L'autorité fédérale, les communautés et les régions se sont mis d'accord en 2005, lors d'une Conférence interministérielle ad hoc, en exécution du Plan de mise en œuvre de Johannesburg, sur un texte-cadre représentant le premier volet d'une stratégie nationale pour le développement durable approuvé par tous les Conseils des ministres du pays. Ce texte met en application les principes de complémentarité, d'interaction, de plus-value et de synergie.
Comparativement à d'autres pays, la Belgique s'est par conséquent dotée d'un bon cadre institutionnel pour réaliser le développement durable. On trouve dans la Constitution belge des éléments qui renvoient indirectement à des dimensions de développement durable. À l'article 23 relatif aux droits économiques, sociaux et culturels, par exemple, il n'est pas seulement question du droit à la protection d'un environnement sain, mais aussi du droit au travail et du droit à la protection de la santé et à l'aide juridique. La présente proposition y ajoute, par analogie notamment avec le Traité constitutionnel de l'UE, un objectif politique général s'adressant aux pouvoirs publics belges.

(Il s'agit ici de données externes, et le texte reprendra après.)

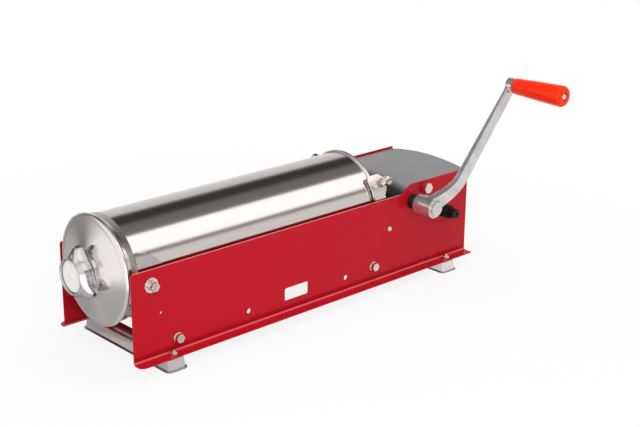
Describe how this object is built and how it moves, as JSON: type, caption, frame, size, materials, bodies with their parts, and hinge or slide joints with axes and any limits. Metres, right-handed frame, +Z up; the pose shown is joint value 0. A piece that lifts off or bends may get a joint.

Pour les auteurs de la présente proposition, il est indéniable que la problématique du développement durable présente un caractère hautement international et cette réalité doit se refléter dans la politique étrangère de l'État fédéral, des communautés et des régions. Par ailleurs, il ne faut jamais perdre de vue le principe selon lequel l'égalité de valeur des générations successives doit être le fil conducteur social de la répartition des chances et des moyens. Cette idée de solidarité intergénérationnelle suppose toutefois une vision à long terme.
Enfin, les différentes composantes politiques doivent être intégrées. Les objectifs sociaux et écologiques ne doivent donc pas être considérés comme complémentaires du développement économique ou séparément de celui-ci; ces objectifs doivent être intégrés et poursuivis sur un pied d'égalité. Les auteurs soulignent dès lors la nécessité d'une intégration politique accrue, tant verticalement (au sein de plusieurs domaines politiques) qu'horizontalement (entre plusieurs domaines politiques).
Il est important de souligner que l'inclusion dans la Constitution d'un Titre Ierbis vise à créer une nouvelle catégorie de disposition constitutionnelle qui ne doit pas être confondue avec l'actuel Titre II.
Il s'agit d'un article dont la portée est celle d'une ligne de conduite qui s'impose aux pouvoirs publics, sans être la source d'un droit subjectif.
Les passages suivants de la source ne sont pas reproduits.